La crise des « gilets jaunes » et le déroulement du grand débat national nous confrontent une nouvelle fois aux empêchements de la délibération. La France est un pays dans lequel la délibération, c’est-à-dire un dialogue pacifié et construit, ne va pas de soi. Les difficultés de la concertation au sein de la nation, des collectivités territoriales mais aussi de l’entreprise font système (« Délibérer en politique, participer au travail : répondre à la crise démocratique », Danielle Kaisergruber, Gilles-Laurent Rayssac, Martin Richer, Rapport Terra Nova, 26 février 2019 ).

La pauvreté des possibilités d’expression et de dialogue là où l’on travaille ajoute aux frustrations des citoyens là où ils vivent. Dans la vie politique comme dans l’entreprise, les décisions sont trop souvent prises sans que les personnes qu’elles concernent ne se sentent véritablement impliquées. Dans les deux cas, une culture de l’autorité fondée sur la hiérarchie et la verticalité prend fréquemment le pas sur une volonté partagée, fondée sur la compétence, la confiance et l’adhésion.

Dans son rapport, publié en 1982, Jean Auroux livrait la logique à l’origine des textes de loi qui portent son nom et qui cherchaient à élargir les droits d’expression des salariés: « citoyens dans la cité, les travailleurs doivent l’être aussi dans l’entreprise ». Le travailleur et le citoyen sont indissociablement liés et leurs attitudes se renforcent mutuellement. L’éloignement entre les citoyens et les politiques, les premiers considérant que les seconds ne les écoutent pas et ne vivent pas comme eux, trouve sa correspondance dans l’entreprise sous la forme d’une véritable crise de défiance entre dirigeants et salariés.

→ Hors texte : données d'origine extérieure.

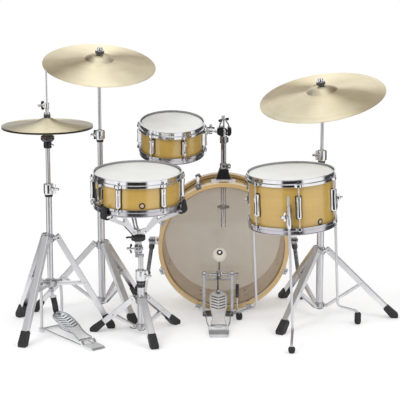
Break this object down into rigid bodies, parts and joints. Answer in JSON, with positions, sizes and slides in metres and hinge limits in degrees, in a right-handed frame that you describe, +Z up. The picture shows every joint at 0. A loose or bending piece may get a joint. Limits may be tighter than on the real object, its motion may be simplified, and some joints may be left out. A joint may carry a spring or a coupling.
{
  "type": "acoustic drum kit",
  "caption": "Acoustic drum kit in lacquered maple: bass drum with pedal, rack tom, floor tom, snare on its stand, hi-hat, crash and ride cymbals on chrome tripod stands.",
  "frame": {"origin": "middle of the kit's footprint, on the floor", "axes": "+X along the kit's width to the drummer's right, +Y from the drummer towards the bass drum, +Z up"},
  "size_m": [1.5891, 0.8535, 1.1075],
  "materials": {
    "chrome": "bright chrome plate",
    "dark_steel": "black satin",
    "maple": "clear lacquered maple",
    "hoop_wood": "clear lacquered maple",
    "coated_film": "white coated film",
    "clear_film": "clear film",
    "cymbal_brass": "lathed cymbal bronze",
    "pedal_aluminium": "cast and brushed"
  },
  "bodies": {
    "kit": {"bass_shell": "maple", "bass_batter_hoop": "hoop_wood", "bass_front_hoop": "hoop_wood", "bass_batter_head": "clear_film", "bass_front_head": "coated_film", "tom_mount_base": "dark_steel", "pedal_frame": "pedal_aluminium", "pedal_spring": "dark_steel", "floor_tom_shell": "maple", "floor_tom_batter_hoop": "chrome", "floor_tom_bottom_hoop": "chrome", "floor_tom_batter_head": "coated_film", "snare_stand_base": "chrome", "hihat_stand_base": "chrome", "crash_stand_base": "chrome", "ride_stand_base": "chrome"},
    "tom_pipe": {"tom_mount_pipe": "chrome"},
    "tom_arm": {"tom_holder": "chrome"},
    "rack_tom": {"rack_tom_shell": "maple", "rack_tom_batter_hoop": "chrome", "rack_tom_bottom_hoop": "chrome", "rack_tom_batter_head": "coated_film"},
    "spur_left_leg": {"spur_left": "dark_steel"},
    "spur_right_leg": {"spur_right": "dark_steel"},
    "pedal_board": {"pedal_footboard": "pedal_aluminium"},
    "beater": {"pedal_beater": "chrome"},
    "floor_leg_1": {"floor_tom_leg_1": "chrome"},
    "floor_leg_2": {"floor_tom_leg_2": "chrome"},
    "floor_leg_3": {"floor_tom_leg_3": "chrome"},
    "snare_post": {"snare_stand_post": "chrome"},
    "snare_basket": {"snare_stand_basket": "chrome", "snare_shell": "maple", "snare_batter_hoop": "chrome", "snare_side_hoop": "chrome", "snare_batter_head": "coated_film", "snare_side_head": "clear_film"},
    "strainer_lever": {"snare_strainer_lever": "chrome"},
    "hihat_tube": {"hihat_upper_tube": "chrome", "hihat_bottom_cymbal": "cymbal_brass"},
    "hihat_board": {"hihat_footboard": "pedal_aluminium"},
    "hihat_rod": {"hihat_pull_rod": "chrome", "hihat_top_cymbal": "cymbal_brass"},
    "crash_upright": {"crash_post": "chrome"},
    "crash_tilt_head": {"crash_tilter": "dark_steel"},
    "crash_plate": {"crash_cymbal": "cymbal_brass"},
    "ride_upright": {"ride_post": "chrome"},
    "ride_tilt_head": {"ride_tilter": "dark_steel"},
    "ride_plate": {"ride_cymbal": "cymbal_brass"},
    "crash_stand_foot_1": {"crash_stand_leg_1": "chrome"},
    "crash_stand_foot_2": {"crash_stand_leg_2": "chrome"},
    "crash_stand_foot_3": {"crash_stand_leg_3": "chrome"},
    "ride_stand_foot_1": {"ride_stand_leg_1": "chrome"},
    "ride_stand_foot_2": {"ride_stand_leg_2": "chrome"},
    "ride_stand_foot_3": {"ride_stand_leg_3": "chrome"},
    "snare_stand_foot_1": {"snare_stand_leg_1": "chrome"},
    "snare_stand_foot_2": {"snare_stand_leg_2": "chrome"},
    "snare_stand_foot_3": {"snare_stand_leg_3": "chrome"},
    "hihat_stand_foot_1": {"hihat_stand_leg_1": "chrome"},
    "hihat_stand_foot_2": {"hihat_stand_leg_2": "chrome"},
    "hihat_stand_foot_3": {"hihat_stand_leg_3": "chrome"}
  },
  "joints": [
    {"name": "tom_height", "type": "slide", "parent": "kit", "child": "tom_pipe", "axis": [0, 0, 1], "range_m": [-0.05, 0.06]},
    {"name": "tom_swivel", "type": "hinge", "parent": "tom_pipe", "child": "tom_arm", "pos_m": [0.0753, 0.2667, 0.744], "axis": [0, 0, 1], "range_deg": [-15, 15]},
    {"name": "tom_tilt", "type": "hinge", "parent": "tom_arm", "child": "rack_tom", "pos_m": [0.0753, 0.2667, 0.744], "axis": [1, 0, 0], "range_deg": [-10, 10]},
    {"name": "spur_left_fold", "type": "hinge", "parent": "kit", "child": "spur_left_leg", "pos_m": [-0.2087, 0.2667, 0.2775], "axis": [1, 0, 0], "range_deg": [0, 70]},
    {"name": "spur_right_fold", "type": "hinge", "parent": "kit", "child": "spur_right_leg", "pos_m": [0.3593, 0.2667, 0.2775], "axis": [1, 0, 0], "range_deg": [0, 70]},
    {"name": "pedal_press", "type": "hinge", "parent": "kit", "child": "pedal_board", "pos_m": [0.0518, -0.1303, 0.02], "axis": [-1, 0, 0], "range_deg": [0, 14]},
    {"name": "beater_swing", "type": "hinge", "parent": "kit", "child": "beater", "pos_m": [0.0518, 0.1047, 0.172], "axis": [-1, 0, 0], "range_deg": [0, 60], "stiffness_Nm_per_rad": 1, "springref_deg": -28.65, "deforming": ["pedal_spring"]},
    {"name": "floor_tom_leg_1_slide", "type": "slide", "parent": "kit", "child": "floor_leg_1", "axis": [-0.0471, -0.0261, 0.9985], "range_m": [-0.04, 0.05]},
    {"name": "floor_tom_leg_2_slide", "type": "slide", "parent": "kit", "child": "floor_leg_2", "axis": [-0.0471, -0.0261, 0.9985], "range_m": [-0.04, 0.05]},
    {"name": "floor_tom_leg_3_slide", "type": "slide", "parent": "kit", "child": "floor_leg_3", "axis": [-0.0471, -0.0261, 0.9985], "range_m": [-0.04, 0.05]},
    {"name": "snare_height", "type": "slide", "parent": "kit", "child": "snare_post", "axis": [0, 0, 1], "range_m": [-0.045, 0.03]},
    {"name": "snare_tilt", "type": "hinge", "parent": "snare_post", "child": "snare_basket", "pos_m": [-0.2642, -0.1723, 0.35], "axis": [1, 0, 0], "range_deg": [-10, 10]},
    {"name": "strainer_throw", "type": "hinge", "parent": "snare_basket", "child": "strainer_lever", "pos_m": [-0.41083, -0.2953, 0.56377], "axis": [0.6018, -0.7973, -0.046], "range_deg": [0, 70]},
    {"name": "hihat_height", "type": "slide", "parent": "kit", "child": "hihat_tube", "axis": [0, 0, 1], "range_m": [-0.06, 0]},
    {"name": "hihat_press", "type": "hinge", "parent": "kit", "child": "hihat_board", "pos_m": [-0.46278, -0.3113, 0.02], "axis": [-0.788, -0.6157, 0], "range_deg": [0, 1.4]},
    {"name": "hihat_rod_slide", "type": "slide", "parent": "kit", "child": "hihat_rod", "axis": [0, 0, -1], "range_m": [0, 0.0041], "stiffness_N_per_m": 2000, "springref_m": -0.02},
    {"name": "crash_height", "type": "slide", "parent": "kit", "child": "crash_upright", "axis": [0, 0, 1], "range_m": [-0.04, 0.12]},
    {"name": "crash_tilt", "type": "hinge", "parent": "crash_upright", "child": "crash_tilt_head", "pos_m": [-0.4307, 0.1577, 1.025], "axis": [1, 0, 0], "range_deg": [-15, 10]},
    {"name": "crash_spin", "type": "hinge", "parent": "crash_tilt_head", "child": "crash_plate", "pos_m": [-0.4307, 0.1577, 1.025], "axis": [0.0767, -0.2581, 0.9631], "continuous": true},
    {"name": "ride_height", "type": "slide", "parent": "kit", "child": "ride_upright", "axis": [0, 0, 1], "range_m": [-0.06, 0.12]},
    {"name": "ride_tilt", "type": "hinge", "parent": "ride_upright", "child": "ride_tilt_head", "pos_m": [0.4693, 0.0847, 0.909], "axis": [1, 0, 0], "range_deg": [-15, 10]},
    {"name": "ride_spin", "type": "hinge", "parent": "ride_tilt_head", "child": "ride_plate", "pos_m": [0.4693, 0.0847, 0.909], "axis": [-0.1599, -0.2321, 0.9595], "continuous": true},
    {"name": "crash_stand_leg_1_fold", "type": "hinge", "parent": "kit", "child": "crash_stand_foot_1", "pos_m": [-0.41319, 0.12856, 0.286], "axis": [0.8572, 0.515, 0], "range_deg": [0, 36]},
    {"name": "crash_stand_leg_2_fold", "type": "hinge", "parent": "kit", "child": "crash_stand_foot_2", "pos_m": [-0.41422, 0.18744, 0.286], "axis": [-0.8746, 0.4848, 0], "range_deg": [0, 36]},
    {"name": "crash_stand_leg_3_fold", "type": "hinge", "parent": "kit", "child": "crash_stand_foot_3", "pos_m": [-0.46469, 0.15711, 0.286], "axis": [0.0175, -0.9998, 0], "range_deg": [0, 36]},
    {"name": "ride_stand_leg_1_fold", "type": "hinge", "parent": "kit", "child": "ride_stand_foot_1", "pos_m": [0.45029, 0.05651, 0.279], "axis": [0.829, -0.5592, 0], "range_deg": [0, 34]},
    {"name": "ride_stand_leg_2_fold", "type": "hinge", "parent": "kit", "child": "ride_stand_foot_2", "pos_m": [0.50322, 0.08233, 0.279], "axis": [0.0698, 0.9976, 0], "range_deg": [0, 34]},
    {"name": "ride_stand_leg_3_fold", "type": "hinge", "parent": "kit", "child": "ride_stand_foot_3", "pos_m": [0.4544, 0.11526, 0.279], "axis": [-0.8988, -0.4384, 0], "range_deg": [0, 34]},
    {"name": "snare_stand_leg_1_fold", "type": "hinge", "parent": "kit", "child": "snare_stand_foot_1", "pos_m": [-0.24526, -0.20481, 0.143], "axis": [0.9563, 0.2924, 0], "range_deg": [0, 40]},
    {"name": "snare_stand_leg_2_fold", "type": "hinge", "parent": "kit", "child": "snare_stand_foot_2", "pos_m": [-0.23201, -0.14743, 0.143], "axis": [-0.7314, 0.682, 0], "range_deg": [0, 40]},
    {"name": "snare_stand_leg_3_fold", "type": "hinge", "parent": "kit", "child": "snare_stand_foot_3", "pos_m": [-0.28833, -0.16465, 0.143], "axis": [-0.225, -0.9744, 0], "range_deg": [0, 40]},
    {"name": "hihat_stand_leg_1_fold", "type": "hinge", "parent": "kit", "child": "hihat_stand_foot_1", "pos_m": [-0.62944, -0.14582, 0.379], "axis": [0.9272, -0.3746, 0], "range_deg": [0, 16]},
    {"name": "hihat_stand_leg_2_fold", "type": "hinge", "parent": "kit", "child": "hihat_stand_foot_2", "pos_m": [-0.58303, -0.10957, 0.379], "axis": [-0.1392, 0.9903, 0], "range_deg": [0, 16]},
    {"name": "hihat_stand_leg_3_fold", "type": "hinge", "parent": "kit", "child": "hihat_stand_foot_3", "pos_m": [-0.63763, -0.08751, 0.379], "axis": [-0.788, -0.6157, 0], "range_deg": [0, 16]}
  ],
  "couplings": [
    {"joint": "beater_swing", "follows": "pedal_press", "ratio": 4.25},
    {"joint": "hihat_rod_slide", "follows": "hihat_press", "m_per_rad": 0.165},
    {"joint": "crash_stand_leg_2_fold", "follows": "crash_stand_leg_1_fold", "ratio": 1},
    {"joint": "crash_stand_leg_3_fold", "follows": "crash_stand_leg_1_fold", "ratio": 1},
    {"joint": "ride_stand_leg_2_fold", "follows": "ride_stand_leg_1_fold", "ratio": 1},
    {"joint": "ride_stand_leg_3_fold", "follows": "ride_stand_leg_1_fold", "ratio": 1},
    {"joint": "snare_stand_leg_2_fold", "follows": "snare_stand_leg_1_fold", "ratio": 1},
    {"joint": "snare_stand_leg_3_fold", "follows": "snare_stand_leg_1_fold", "ratio": 1},
    {"joint": "hihat_stand_leg_2_fold", "follows": "hihat_stand_leg_1_fold", "ratio": 1},
    {"joint": "hihat_stand_leg_3_fold", "follows": "hihat_stand_leg_1_fold", "ratio": 1}
  ]
}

Le 10ème Baromètre de la confiance du Cevipof (janvier 2019), montre que 72% des Français sont d’accord avec l’affirmation selon laquelle « l’économie actuelle profite aux patrons aux dépens de ceux qui travaillent». En politique comme dans l’entreprise, la délibération nécessite de la confiance.

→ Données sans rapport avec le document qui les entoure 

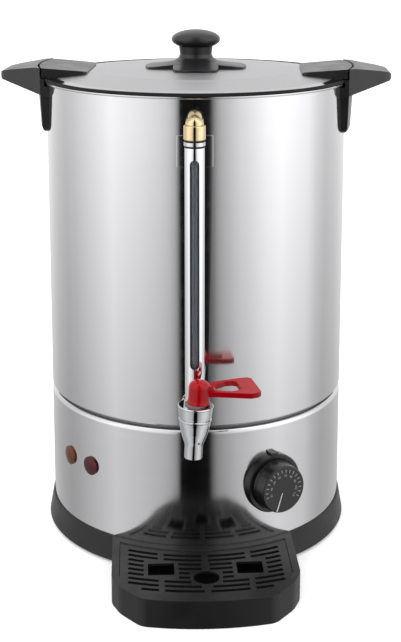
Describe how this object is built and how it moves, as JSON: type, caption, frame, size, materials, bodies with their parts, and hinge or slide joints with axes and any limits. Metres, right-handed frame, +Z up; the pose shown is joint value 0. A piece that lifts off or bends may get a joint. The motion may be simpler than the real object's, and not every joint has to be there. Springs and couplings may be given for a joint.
{
  "type": "hot water urn",
  "caption": "Steel hot water urn with a lift-off lid, sight gauge, self-closing tap with a press lever, thermostat dial, indicator lamps and a drip tray under the tap.",
  "frame": {"origin": "point on the table below the centre of the tank, on the tank's axis", "axes": "+Z up along the tank's axis, -Y towards the tap and the drip tray, +X to the right as seen from the tap's side"},
  "size_m": [0.3776, 0.3975, 0.4935],
  "materials": {
    "stainless_sheet": "bright annealed stainless sheet, polished",
    "zinc_steel": "zinc plated",
    "black_plastic": "moulded phenolic, satin",
    "black_silicone": "moulded silicone, matt",
    "white_silicone": "moulded silicone, matt",
    "red_fibre": "pressed fibre, matt",
    "aluminium_plate": "as cast",
    "element_sheath": "oxidised nickel alloy tube",
    "cream_ceramic": "moulded insulating housing",
    "copper_tube": "drawn copper",
    "amber_lens": "moulded polycarbonate, clear gloss",
    "red_lens": "moulded polycarbonate, clear gloss",
    "grey_nylon": "moulded nylon",
    "brass": "machined brass",
    "wire_red": "silicone insulated wire",
    "reset_red": "moulded nylon",
    "chrome": "polished chrome plate on brass",
    "lever_red": "moulded, high gloss",
    "glass": "clear borosilicate tube"
  },
  "bodies": {
    "root": {"tank_shell": "stainless_sheet", "tank_bottom": "stainless_sheet", "skirt": "stainless_sheet", "base_ring": "black_plastic", "bottom_plate": "zinc_steel", "base_screws": "zinc_steel", "feet": "black_silicone", "heat_spreader": "aluminium_plate", "heating_element": "element_sheath", "thermostat_body": "cream_ceramic", "thermostat_probe": "copper_tube", "thermostat_bezel": "black_plastic", "thermostat_screws": "zinc_steel", "cutout_body": "cream_ceramic", "cutout_probe": "copper_tube", "amber_lens": "amber_lens", "red_lens": "red_lens", "lamp_bodies": "cream_ceramic", "lamp_nuts": "grey_nylon", "inlet_socket": "black_plastic", "inlet_pins": "brass", "inlet_screws": "zinc_steel", "terminal_block": "cream_ceramic", "wiring": "wire_red", "handle_left": "black_plastic", "handle_right": "black_plastic", "handle_screws": "zinc_steel", "tap_body": "chrome", "tap_bonnet": "chrome", "shank_washers": "red_fibre", "shank_nut": "chrome", "gauge_glass": "glass", "gauge_guard": "chrome", "gauge_seals": "black_silicone", "gauge_nut": "brass", "gauge_cap": "brass", "gauge_bracket": "stainless_sheet"},
    "seal": {"rim_seal": "black_silicone"},
    "lid": {"lid_pan": "stainless_sheet", "lid_lug_left": "black_plastic", "lid_lug_right": "black_plastic", "lug_screws": "zinc_steel", "lid_knob": "black_plastic", "knob_screw": "zinc_steel"},
    "swivel": {"wear_washer": "white_silicone", "tap_spring": "zinc_steel"},
    "stem": {"tap_stem": "chrome", "seat_cup": "white_silicone", "lever_pin": "zinc_steel"},
    "lever": {"tap_lever": "lever_red"},
    "dial": {"thermostat_knob": "black_plastic"},
    "tray": {"drip_tray": "black_plastic"},
    "grille": {"drip_grille": "black_plastic"},
    "reset": {"reset_button": "reset_red"}
  },
  "joints": [
    {"name": "lid_turn", "type": "hinge", "parent": "root", "child": "seal", "pos_m": [0, 0, 0.4475], "axis": [0, 0, 1], "range_deg": [0, 30]},
    {"name": "lid_lift", "type": "slide", "parent": "seal", "child": "lid", "axis": [0, 0, 1], "range_m": [0, 0.3]},
    {"name": "lever_swivel", "type": "hinge", "parent": "root", "child": "swivel", "pos_m": [0, -0.195, 0.161], "axis": [0.0454, 0, 0.999], "range_deg": [-214, 0]},
    {"name": "stem_lift", "type": "slide", "parent": "swivel", "child": "stem", "axis": [0.0454, 0, 0.999], "range_m": [0, 0.0035], "stiffness_N_per_m": 900, "springref_m": -0.0015, "deforming": ["tap_spring"]},
    {"name": "lever_tilt", "type": "hinge", "parent": "stem", "child": "lever", "pos_m": [0.00145, -0.195, 0.19297], "axis": [-0.2921, 0.9563, 0.0133], "range_deg": [0, 16.6]},
    {"name": "thermostat_turn", "type": "hinge", "parent": "root", "child": "dial", "pos_m": [0.0714, -0.1262, 0.082], "axis": [-0.4924, 0.8704, 0], "range_deg": [-120, 161]},
    {"name": "tray_slide", "type": "slide", "parent": "root", "child": "tray", "axis": [0.0523, -0.9986, 0], "range_m": [0, 0.12]},
    {"name": "grille_lift", "type": "slide", "parent": "tray", "child": "grille", "axis": [0, 0, 1], "range_m": [0, 0.025]},
    {"name": "reset_press", "type": "slide", "parent": "root", "child": "reset", "axis": [0, 0, 1], "range_m": [0, 0.002], "stiffness_N_per_m": 400, "springref_m": -0.0005}
  ],
  "couplings": [
    {"joint": "lever_tilt", "follows": "stem_lift", "rad_per_m": 80}
  ]
}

Les enquêtes d’Eurofound, un organisme d’étude rattaché à la Commission européenne, montrent que la France est très mal placée dans la mise en place d’organisations du travail participatives (dénommées « high involvement working organisations »), c’est-à-dire des organisations du travail qui ouvrent aux salariés des espaces d’implication, de participation directe, de capacité d’influence et de décision sur leur travail, ce que certains désignent par l’expression « entreprise libérée » ou par la notion de travail responsabilisant. De même, les enquêtes « Conditions de travail » menées par le ministère du Travail révèlent un paradoxe : malgré la très forte élévation du niveau moyen d’éducation réalisée par notre pays ces 20 dernières années, les marges d’autonomie données aux salariés pour l’exécution de leur travail se réduisent, et cela pour toutes les catégories socioprofessionnelles, y compris les cadres. Dans cet écart se logent la frustration ressentie par de nombreux salariés, de la souffrance au travail et surtout, un inducteur de coûts cachés considérables pour les entreprises, le désengagement. Selon Eurofound, 3 pays parmi les 28 de l’UE se caractérisent par « la pauvreté de la communication entre management et employés à propos de l’organisation du travail » : l’Italie, le Portugal… et la France.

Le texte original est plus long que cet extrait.